The following change is not allowed:

  • Changing types that can not be merged: Changing a field from integer type to string type.

As mappings are more flexible, schema compatibility should be enforced when writing data to Kafka.

Automatic Retries

The Elasticsearch connector may experience problems writing to the Elasticsearch endpoint, such as when the Elasticsearch service is temporarily overloaded. In many cases, the connector will retry the request a number of times before failing. To prevent from further overloading the Elasticsearch service, the connector uses an exponential backoff technique to give the Elasticsearch service time to recover. The technique adds randomness, called jitter, to the calculated backoff times to prevent a thundering herd, where large numbers of requests from many tasks are submitted concurrently and overwhelm the service. Randomness spreads out the retries from many tasks and should reduce the overall time required to complete all outstanding requests compared to simple exponential backoff. The goal is to spread out the requests to Elasticsearch as much as possible.

The number of retries is dictated by the max.retries connector configuration property, which defaults to 5 attempts. The backoff time, which is the amount of time to wait before retrying, is a function of the retry attempt number and the initial backoff time specified in the retry.backoff.ms connector configuration property, which defaults to 500 milliseconds. For example, the following table shows the possible wait times before submitting each of the 5 retry attempts:

Range of backoff times for each retry using the default configuration
Retry Minimum Backoff (sec) Maximum Backoff (sec) Total Potential Delay from First Attempt (sec)
1 0.0 0.5 0.5
2 0.0 1.0 1.5
3 0.0 2.0 3.5
4 0.0 4.0 7.5
5 0.0 8.0 15.5

Note how the maximum wait time is simply the normal exponential backoff, calculated as ${retry.backoff.ms} * 2 ^ (retry-1).
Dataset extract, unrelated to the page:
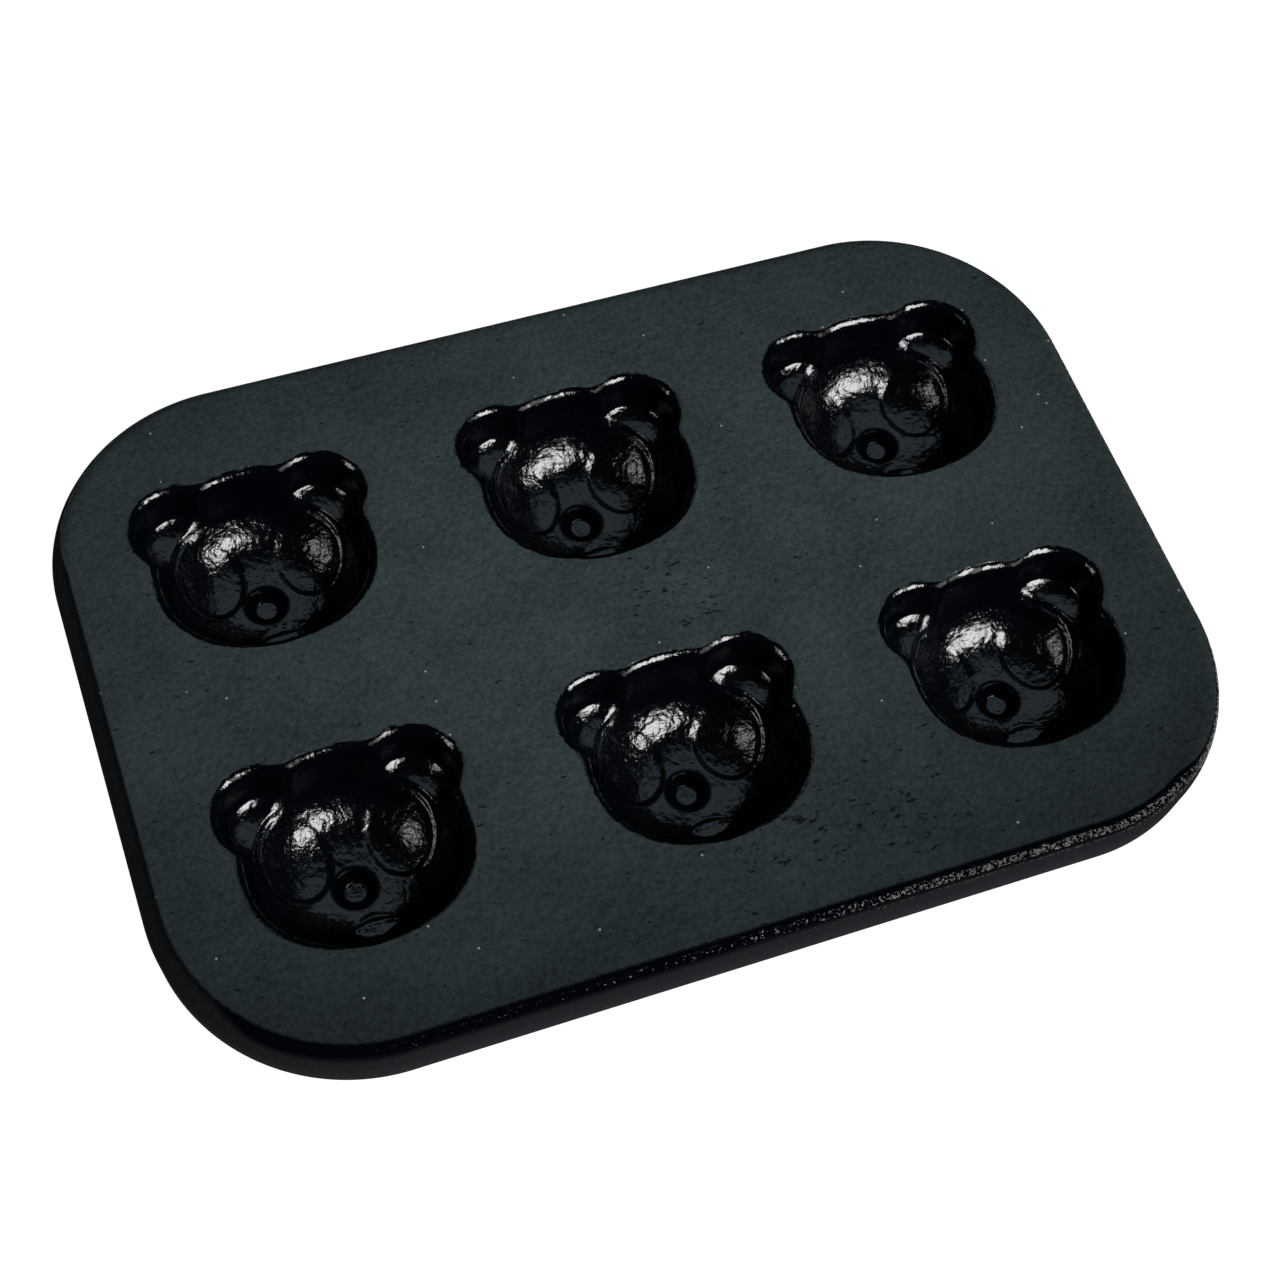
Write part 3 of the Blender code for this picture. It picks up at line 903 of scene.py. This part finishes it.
def cast_iron(name, skin):
    """A material whose two finishes are laid out by this skin."""
    material = bpy.data.materials.new(name)
    material.use_nodes = True
    tree = material.node_tree
    tree.nodes.clear()
    point = Tone(tree).node("TexCoord", output=3)
    place = point.node("VectorMath", {"operation": "SCALE"}, {0: point, "Scale": 1 / MM})
    matt_share, matt_colour, matt_bump, gloss_bump, roughness = skin(place)
    matt = place.node("BsdfPrincipled", {}, {
        "Base Color": matt_colour, "Roughness": MATT_ROUGHNESS, "Specular IOR Level": 0.0,
        "Normal": bumped(place, matt_bump)})
    gloss = place.node("BsdfPrincipled", {}, {
        "Base Color": BLACK_OIL, "Roughness": roughness, "Specular IOR Level": OIL_SPECULAR,
        "Normal": bumped(place, gloss_bump)})
    surface = place.node("MixShader", {}, {0: matt_share, 1: gloss, 2: matt})
    out = tree.nodes.new("ShaderNodeOutputMaterial")
    tree.links.new(surface.socket, out.inputs["Surface"])
    print(f"{name} has {len(tree.nodes)} nodes")
    return material


# %% [markdown]
# The deck's edge changes with its height. Just below the ground top runs a thin matt black line, painted
# shade that keeps the glossy edge from catching the light there, then a glossy band with matt specks,
# brightest towards the right as painted light, and then a satin grey skirt, which starts higher up on the
# left. Each of these is a pair of heights, in millimetres below the top.

# %% Where the edge is matt
GROUND_STOPS = (-0.03, -0.08)
# painted shade: a thin matt black line below the top, where the glossy edge would catch the light
SHADE_LINE_PAINTED_AT = (-0.46, -0.34)
SHADE_LINE_WANDERS = 0.5
SPECKS_START = (-0.24, -0.38)
SPECKS = (1.3, 3.0, 0.7)
SPECKS_THRESHOLD = (0.72, 0.64)
FEWER_WHERE_BRIGHT = 0.16
SATIN_STARTS = (-1.7, -2.3)
SATIN_WANDERS = 1.4


def edge_matt(place, drop, lumps, painted_brightness_ramp, left_rise):
    """How matt the edge is: on the painted shade line, in the specks of the band and down the satin skirt."""
    # painted light: fewer matt specks towards the right, so the glossy band is brighter where the key light
    # stands
    specks = (place.noise(*SPECKS) + painted_brightness_ramp * FEWER_WHERE_BRIGHT).between(*SPECKS_THRESHOLD)
    speckled = drop.between(*SPECKS_START) * specks
    satin = (drop + lumps * SATIN_WANDERS - left_rise).between(*SATIN_STARTS)
    # painted shade: a matt black line that the light can't gleam on
    painted_shade_line = (drop + lumps * SHADE_LINE_WANDERS).between(*SHADE_LINE_PAINTED_AT)
    return drop.between(*GROUND_STOPS) * speckled.at_least(satin).at_least(painted_shade_line)


# %% The edge's colour and its glossy band
# the skirt's grey, painted darker high up and paler low down: painted light from the floor
SKIRT_HIGH = (0.0080, 0.0088, 0.0100, 1)
SKIRT_LOW = (0.0185, 0.0200, 0.0225, 1)
GREY_STARTS = (-0.9, -2.4)
FLOOR_LIGHT_PAINTED_FROM = 1
FLOOR_LIGHT_PAINTED_OVER = 11
GLOSS_STARTS = (-0.20, -0.32)
GLOSS_STOPS = (-1.4, -1.0)
BAND_AT_LEFT = 0.2
BAND_GAINS = 0.8


def edge_colour(height, left_rise):
    """Black that turns to the skirt's grey, painted paler towards the bottom as painted light from the pale
    floor.
    """
    # painted light: the skirt's grey gets paler towards the floor
    grey_with_painted_floor_light = ((height + FLOOR_LIGHT_PAINTED_FROM) * (-1 / FLOOR_LIGHT_PAINTED_OVER)).blend(SKIRT_HIGH, SKIRT_LOW)
    return (height - left_rise).between(*GREY_STARTS).blend(BLACK_OIL, grey_with_painted_floor_light)


def glossy_band(drop, painted_brightness_ramp):
    return drop.between(*GLOSS_STARTS) * drop.between(*GLOSS_STOPS) * (painted_brightness_ramp * BAND_GAINS + BAND_AT_LEFT)


# %% [markdown]
# The deck's skin puts the ground top and the edge together. At the back and at the right end the ground
# finish runs on over the edge, so the heights there count from a millimetre further down.

# %% The deck's skin
RIGHT_END = (96, 108)
BACK_SIDE = (42, 58)
LEFT_END = (-104, -112)
LEFT_RISE = 1.4
# painted light: a ramp from left to right along which the edge is made glossier, for the key light at the
# right
BRIGHTER_TOWARDS_RIGHT_PAINTED = (-40, 60)
BAND_GRAIN_RELIEF = 0.22
BAND_LUMP_RELIEF = 0.20
EDGE_ROUGHNESS = 0.09
BAND_ROUGHER = 0.12


def deck_skin(place):
    """Shares, colours and bumps of the deck: ground on top, and the edge's line, band and skirt below."""
    grain, lumps = iron_texture(place)
    height = place.part(2) - TOP_MM
    drop = height + place.part(0).between(*RIGHT_END).at_least(place.part(1).between(*BACK_SIDE))
    painted_brightness_ramp = place.part(0).between(*BRIGHTER_TOWARDS_RIGHT_PAINTED)
    left_rise = place.part(0).between(*LEFT_END) * LEFT_RISE
    matt_share, matt_colour, matt_bump = ground_finish(place, drop, grain, lumps)
    matt_share = (matt_share + edge_matt(place, drop, lumps, painted_brightness_ramp, left_rise)).at_most(1.0)
    matt_colour = drop.between(*GROUND_STOPS).blend(matt_colour, edge_colour(height, left_rise))
    band = glossy_band(drop, painted_brightness_ramp)
    gloss_bump = band * (grain * BAND_GRAIN_RELIEF + lumps * BAND_LUMP_RELIEF) + grain * OIL_GRAIN_RELIEF
    return matt_share, matt_colour, matt_bump, gloss_bump, EDGE_ROUGHNESS + band * BAND_ROUGHER


iron_deck = cast_iron("iron_deck", deck_skin)
deck.data.materials.append(iron_deck)

# %% [markdown]
# In a cup the baked oil is glossy, with fine creases and slow waves on the face's floor. The mesh carries
# its gleam, dulled as painted shade. Where that is low, and on worn patches of the lip, the oil is a matt
# black, and the outside is the skirt's dull grey.

# %% The cups' skin
CREASES = (0.8, 3.0)
WAVES = (0.22, 2.0)
WEAR = (0.38, 2.0)
FACE_FLOOR = (-7.0, -11.0)
WORN_DOWN_TO = (-5.5, -3.5)
WORN_THRESHOLD = (0.47, 0.40)
WORN_DULLS = 0.85
LIP_TURNS_BLACK = (-0.12, -0.20)
CREASE_RELIEF = 0.18
WAVE_RELIEF = 0.50
OIL_LUMP_RELIEF = 0.10
CUP_ROUGHNESS = 0.075
FLOOR_ROUGHER = 0.055
PATCHY_ROUGHNESS = 0.16


def cup_skin(place):
    """Ground on the lip's very edge, then glossy oil inside and a dull coat outside."""
    grain, lumps = iron_texture(place)
    height = place.part(2) - TOP_MM
    matt_share, matt_colour, matt_bump = ground_finish(place, height, grain, lumps)

    worn = height.between(*WORN_DOWN_TO) * place.noise(*WEAR).between(*WORN_THRESHOLD)
    # the mesh's gleam carries the painted shade; worn patches dull it further
    shine_with_painted_shade = place.mark("gleam_with_painted_shade") * (1 - worn * WORN_DULLS)
    outside = place.mark("outside")
    matt_share = matt_share.at_least(1 - shine_with_painted_shade).at_least(outside)
    inside_colour = height.between(*LIP_TURNS_BLACK).blend(matt_colour, BLACK_OIL)
    matt_colour = outside.blend(inside_colour, SKIRT_LOW)

    face = height.between(*FACE_FLOOR)
    creases = abs(place.noise(*CREASES) - 0.5) * CREASE_RELIEF
    waves = (place.noise(*WAVES) - 0.5) * WAVE_RELIEF
    gloss_bump = face * (creases + waves) + grain * OIL_GRAIN_RELIEF + lumps * OIL_LUMP_RELIEF
    roughness = CUP_ROUGHNESS + face * FLOOR_ROUGHER + lumps * face * PATCHY_ROUGHNESS
    return matt_share, matt_colour, matt_bump, gloss_bump, roughness


iron_cup = cast_iron("iron_cup", cup_skin)
for cup in cups.values():
    cup.data.materials.append(iron_cup)

# %% [markdown]
# The looks replace the plain solids one for one, so the model keeps its pieces: a deck and six cups.

# %% Tie the pieces to the frame
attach(deck, "root")
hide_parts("deck")
for place, cup in cups.items():
    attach(cup, "root")
    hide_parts(f"panda_cup_{place}")
    print(cup.name, "stands for", f"panda_cup_{place}")

# %% [markdown]
# The photo's ground is plain white. A large pale sheet that glows by itself stays just as white wherever the
# lights stand, and it hardly shows the pan's shadow.

# %% The floor
FLOOR_HALF_SIZE = 3.0
FLOOR_BELOW = 0.2 * MM


def pale_floor():
    bm = bmesh.new()
    bmesh.ops.create_grid(bm, x_segments=1, y_segments=1, size=FLOOR_HALF_SIZE)
    mesh = bpy.data.meshes.new("floor")
    bm.to_mesh(mesh)
    bm.free()
    floor = bpy.data.objects.new("floor", mesh)
    bpy.context.scene.collection.objects.link(floor)
    material = bpy.data.materials.new("pale_floor")
    material.use_nodes = True
    shader = material.node_tree.nodes["Principled BSDF"]
    shader.inputs["Base Color"].default_value = (0.1, 0.1, 0.1, 1)
    shader.inputs["Roughness"].default_value = 0.9
    shader.inputs["Emission Color"].default_value = (1, 1, 1, 1)
    shader.inputs["Emission Strength"].default_value = 1.0
    floor.data.materials.append(material)
    floor.location.z = -FLOOR_BELOW
    return floor


floor = pale_floor()
print(f"a floor {2 * FLOOR_HALF_SIZE:.0f} m wide")

# %% [markdown]
# A photographer lights black iron with what it reflects. A picture of a whole studio could light it too, but
# with three lamps it stays clear what each one does. A large softbox stands in front and to the right,
# so it shows on every edge that leans towards the front, and a narrow one on the left picks out the far
# sides of the ears. A dim bluish light overhead is what the floors of the cups mirror: it gives them their
# grey. The rest of the room is nearly dark, which leaves the steep walls black, with the painted shade of the
# dulled oil.

# %% The lights
SOFTBOX_DISTANCE = 2.0
ROOM_COLOUR = (0.9, 0.95, 1.0, 1)
ROOM_STRENGTH = 0.01


def softbox(name, towards, width, height, watts, colour=(1, 1, 1)):
    """A soft rectangle of light that stands in this direction from the pan and faces it."""
    light = bpy.data.lights.new(name, "AREA")
    light.shape = "RECTANGLE"
    light.size = width
    light.size_y = height
    light.energy = watts
    light.color = colour
    lamp = bpy.data.objects.new(name, light)
    direction = Vector(towards).normalized()
    lamp.location = Vector((0, 0, TOP)) + direction * SOFTBOX_DISTANCE
    lamp.rotation_euler = direction.to_track_quat("Z", "Y").to_euler()
    bpy.context.scene.collection.objects.link(lamp)
    print(f"{name}: {watts} W")


softbox("key", towards=(0.44, -0.62, 0.64), width=1.2, height=0.92, watts=55)
softbox("left_strip", towards=(-0.87, -0.02, 0.49), width=0.5, height=0.9, watts=7)
softbox("ceiling", towards=(0.20, 0.49, 0.85), width=2.5, height=1.2, watts=5.5, colour=(0.64, 0.85, 1.0))
world = bpy.data.worlds.new("room")
world.use_nodes = True
world.node_tree.nodes["Background"].inputs["Color"].default_value = ROOM_COLOUR
world.node_tree.nodes["Background"].inputs["Strength"].default_value = ROOM_STRENGTH
bpy.context.scene.world = world
bpy.context.scene.view_settings.view_transform = "Standard"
Increasing the maximum number of retries adds more backoff:

Range of backoff times for additional retries
Retry Minimum Backoff (sec) Maximum Backoff (sec) Total Potential Delay from First Attempt (sec)
6 0.0 16.0 31.5
7 0.0 32.0 63.5
8 0.0 64.0 127.5
9 0.0 128.0 256.5
10 0.0 256.0 511.5
11 0.0 512.0 1023.5
12 0.0 1024.0 2047.5
13 0.0 2048.0 4095.5

By increasing max.retries to 10, the connector may take up to 511.5 seconds, or a little over 8.5 minutes, to successfully send a batch of records when experiencing an overloaded Elasticsearch service. Increasing the value to 13 quickly increases the maximum potential time to submit a batch of records to well over 1 hour 8 minutes.
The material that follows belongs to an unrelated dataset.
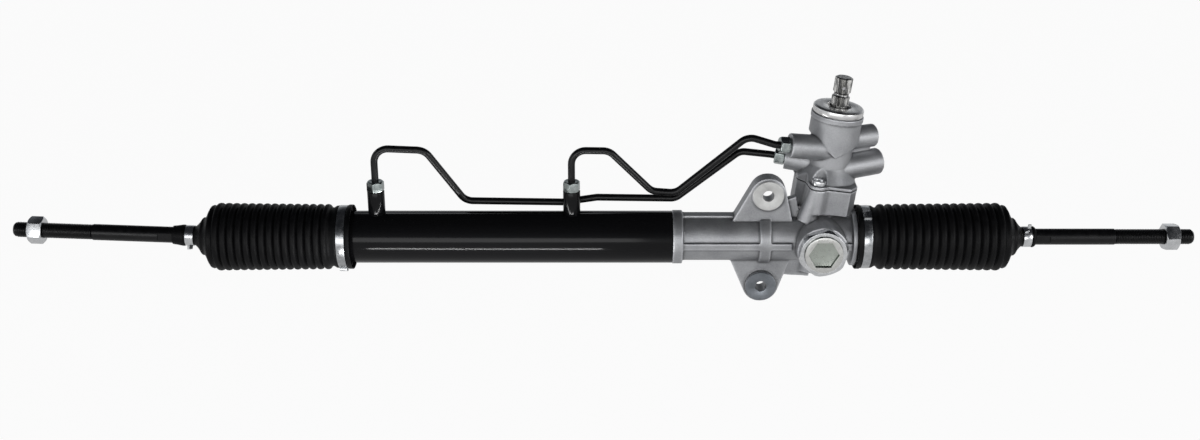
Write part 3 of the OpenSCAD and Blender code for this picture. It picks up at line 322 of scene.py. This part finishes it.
materials = {
    "cast_aluminium": makeCastAluminium(),
    "machined_aluminium": makeMachinedAluminium(),
    "black_paint": makeBlackPaint(),
    "black_satin": makeSatinBlack(),
    "zinc_plate": makeZinc("zincPlate", (0.60, 0.61, 0.62), (0.76, 0.77, 0.78)),
    "bright_steel": makeSteel("brightSteel", (0.40, 0.395, 0.385), (0.60, 0.595, 0.585), (0.16, 0.28)),
    "hard_steel": makeSteel("hardSteel", (0.36, 0.36, 0.37), (0.52, 0.52, 0.53), (0.18, 0.30)),
    "spring_steel": makeSteel("springSteel", (0.18, 0.18, 0.19), (0.30, 0.30, 0.31), (0.28, 0.42)),
    "bronze": makeSteel("sinteredBronze", (0.38, 0.25, 0.12), (0.58, 0.40, 0.22), (0.35, 0.5), 700),
    "bellows_rubber": makeRubber("bellowsRubber", (0.0016, 0.0016, 0.0020), (0.0034, 0.0034, 0.0040),
                                 (0.46, 0.60)),
    "seal_rubber": makeRubber("sealRubber", (0.02, 0.02, 0.02), (0.04, 0.04, 0.04), (0.5, 0.65)),
    "seal_ptfe": makePlastic("filledPtfe", (0.12, 0.08, 0.05), (0.20, 0.14, 0.09)),
    "seat_plastic": makePlastic("acetal", (0.66, 0.64, 0.56), (0.76, 0.74, 0.66)),
}

# finishes of single pieces, in place of their slot's
darkSteel = makeSteel("darkSteelBush", (0.17, 0.185, 0.20), (0.25, 0.265, 0.29), (0.30, 0.42), 90)
paleFace = makeSteel("paleCastFace", (0.50, 0.50, 0.49), (0.62, 0.62, 0.61), (0.48, 0.60), 120)
agedZinc = makeZinc("agedZinc", (0.26, 0.295, 0.29), (0.46, 0.50, 0.49))
bandZinc = makeZinc("bandZinc", (0.36, 0.37, 0.38), (0.56, 0.57, 0.58))
splineSteel = makeSplineSteel()
plugSteelPaintedShade = makePlugSteel()

nodeSlot = {part["node"]: part["material_slot"] for part in frame["record"]["subparts"]}

def paint(piece, material):
    piece.data.materials.clear()
    piece.data.materials.append(material)

for node, piece in frame["nodes"].items():
    paint(piece, materials[nodeSlot[node]])
paint(frame["nodes"]["input_shaft"], splineSteel)
print("materials made:", len(bpy.data.materials))


# helpers for modelling
def pick(piece):
    bpy.ops.object.select_all(action="DESELECT")
    piece.select_set(True)
    bpy.context.view_layer.objects.active = piece

def applyModifier(piece, kind, **settings):
    pick(piece)
    modifier = piece.modifiers.new(kind.lower(), kind)
    for key, value in settings.items():
        setattr(modifier, key, value)
    bpy.ops.object.modifier_apply(modifier=modifier.name)

def settle(piece, place):
    piece.data.transform(place)
    piece.data.update()

def finishPiece(piece, body, slot, nodes=(), material=None):
    paint(piece, material or materials[slot])
    if body:
        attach(piece, body)
    if nodes:
        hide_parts(*nodes)

# a merged copy of a CAD node's mesh; its flat faces are joined and cut again, so that a bevel keeps their holes
def copyNode(node, name):
    piece = bpy.data.objects.new(name, frame["nodes"][node].data.copy())
    bpy.context.collection.objects.link(piece)
    pick(piece)
    if piece.data.has_custom_normals:
        bpy.ops.mesh.customdata_custom_splitnormals_clear()
    bpy.ops.object.mode_set(mode="EDIT")
    bpy.ops.mesh.select_all(action="SELECT")
    bpy.ops.mesh.remove_doubles(threshold=0.000004)
    bpy.ops.mesh.dissolve_limited(angle_limit=math.radians(0.5))
    bpy.ops.mesh.quads_convert_to_tris(quad_method="BEAUTY", ngon_method="BEAUTY")
    bpy.ops.object.mode_set(mode="OBJECT")
    return piece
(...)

You can adjust both the max.retries and retry.backoff.ms connector configuration properties to achieve the desired backoff and retry characteristics.

Reindexing

In some cases, the way to index a set of documents may need to be changed. For example, the analyzer, tokenizer and which fields are indexed may need to be changed. As those cannot be changed once a mapping is defined, we have to reindex the data. Index aliases can be used to achieve reindexing with zero downtime. Here are the steps at needs to be performed in Elasticsearch:

  1. Create an alias for the index with the old mapping.
  2. The applications that uses the index are pointed to the alias.
  3. Create a new index with the updated mapping.
  4. Move data from old to the new index.
  5. Atomically move the alias to the new index.
  6. Delete the old index.

For zero downtime reindexing, there are still write requests coming during the reindex period. As aliases do not allow writing to both the old and the new index at the same time. To solve this, the same data needs to be written both to the old and the new index.
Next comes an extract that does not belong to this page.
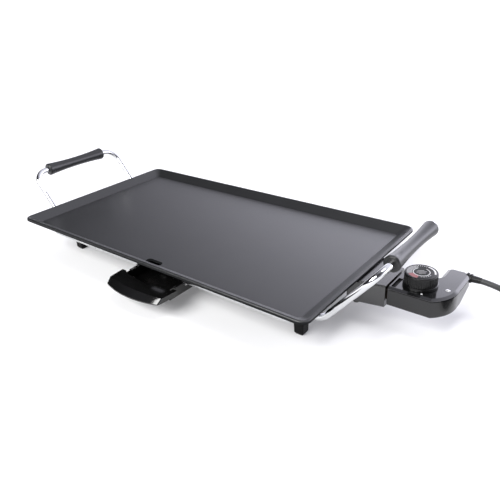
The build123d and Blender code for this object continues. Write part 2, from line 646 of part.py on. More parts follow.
def controller_cover():
    """The bevelled lid, whose lower step drops inside the base and takes the screws."""
    plan = case_outline()
    low = CASE_SEAM + SEAM_GAP
    lid = extrude(Pos(0, 0, low) * plan, CASE_TOP - low)
    top = lid.faces().sort_by(Axis.Z)[-1]
    bevelled = [e for e in top.edges() if e.center().X > CASE_X + 0.1]
    lid = chamfer(bevelled, BEVEL_WIDTH, BEVEL_HEIGHT, reference=top)
    lid += extrude(Pos(0, 0, LID_STEP_LOW) * offset(plan, -CASE_WALL - 0.15), low - LID_STEP_LOW)
    lid -= upright(DIAL_X, DIAL_Y, LID_STEP_LOW - 1, RIM_TOP, SHAFT_RADIUS + 0.3)
    lid -= block(BUTTON_X - BUTTON_WIDTH / 2 - 0.3, BUTTON_X + BUTTON_WIDTH / 2 + 0.3,
                 BUTTON_Y - BUTTON_LENGTH / 2 - 0.3, BUTTON_Y + BUTTON_LENGTH / 2 + 0.3, LID_STEP_LOW - 1, RIM_TOP)
    lid -= upright(LAMP_X, LAMP_Y, LID_STEP_LOW - 1, RIM_TOP, 2.6)
    for x, y, _ in case_screw_places():
        lid -= upright(x, y, LID_STEP_LOW - 1, LID_STEP_LOW + 3.0, 1.25)
    return lid - relief_hole()


def case_screws():
    screws = Part()
    for x, y, low in case_screw_places():
        length = LID_STEP_LOW - low
        screws += screw(x, y, low + 2.6, 2.8, 1.8, 1.2, length)
    return screws


def switch_base():
    """The insulating block of the thermostat, whose nose plugs over the terminal pins."""
    half = CAVITY_WIDTH / 2 - 2.0
    nose = block(240.0, 286.0, TERMINAL_Y - half, TERMINAL_Y + half, CASE_BOTTOM + CASE_WALL + 0.2, 45.0)
    nose = chamfer(nose.edges().group_by(Axis.X)[0], 1.0)
    deck = block(286.0, 312.0, TERMINAL_Y - 9.0, TERMINAL_Y + 9.0, CASE_BOTTOM + CASE_WALL + 0.2, 40.0)
    base = nose + deck
    for side in (-1, 1):
        base -= lengthwise(239.0, 263.0, TERMINAL_Y + side * TERMINAL_SPREAD, TERMINAL_Z, 3.3)
    base -= lengthwise(239.0, PROBE_END_X, TERMINAL_Y, TERMINAL_Z, PROBE_RADIUS + 0.05)
    return base - upright(DIAL_X, DIAL_Y, SHAFT_SEAT, 41.0, SHAFT_RADIUS + 0.05)


def contact_sleeves():
    """Two sprung sleeves in the nose, which grip the terminal pins."""
    sleeves = Part()
    for side in (-1, 1):
        y = TERMINAL_Y + side * TERMINAL_SPREAD
        outer = lengthwise(241.0, 262.5, y, TERMINAL_Z, 3.25)
        sleeves += outer - lengthwise(240.0, 263.0, y, TERMINAL_Z, PIN_RADIUS + 0.06)
    return sleeves


def temperature_probe():
    probe = lengthwise(PROBE_TIP_X, PROBE_END_X - 0.5, TERMINAL_Y, TERMINAL_Z, PROBE_RADIUS)
    return fillet(probe.edges().group_by(Axis.X)[0], 2.0)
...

When the Elasticsearch connector is used to write data to Elasticsearch, we can use two connector jobs to achieve double writes:

  1. The connector job that ingest data to the old indices continue writing to the old indices.
  2. Create a new connector job that writes to new indices. This will copy both some old data and new data to the new indices as long as the data is in Kafka.
  3. Once the data in the old indices are moved to the new indices by the reindexing process, we can stop the old connector job.

Security

The Elasticsearch connector can read data from secure Kafka by following the instructions in the Connect security documentation. The functionality to write data to a secured Elasticsearch instance is not yet implemented.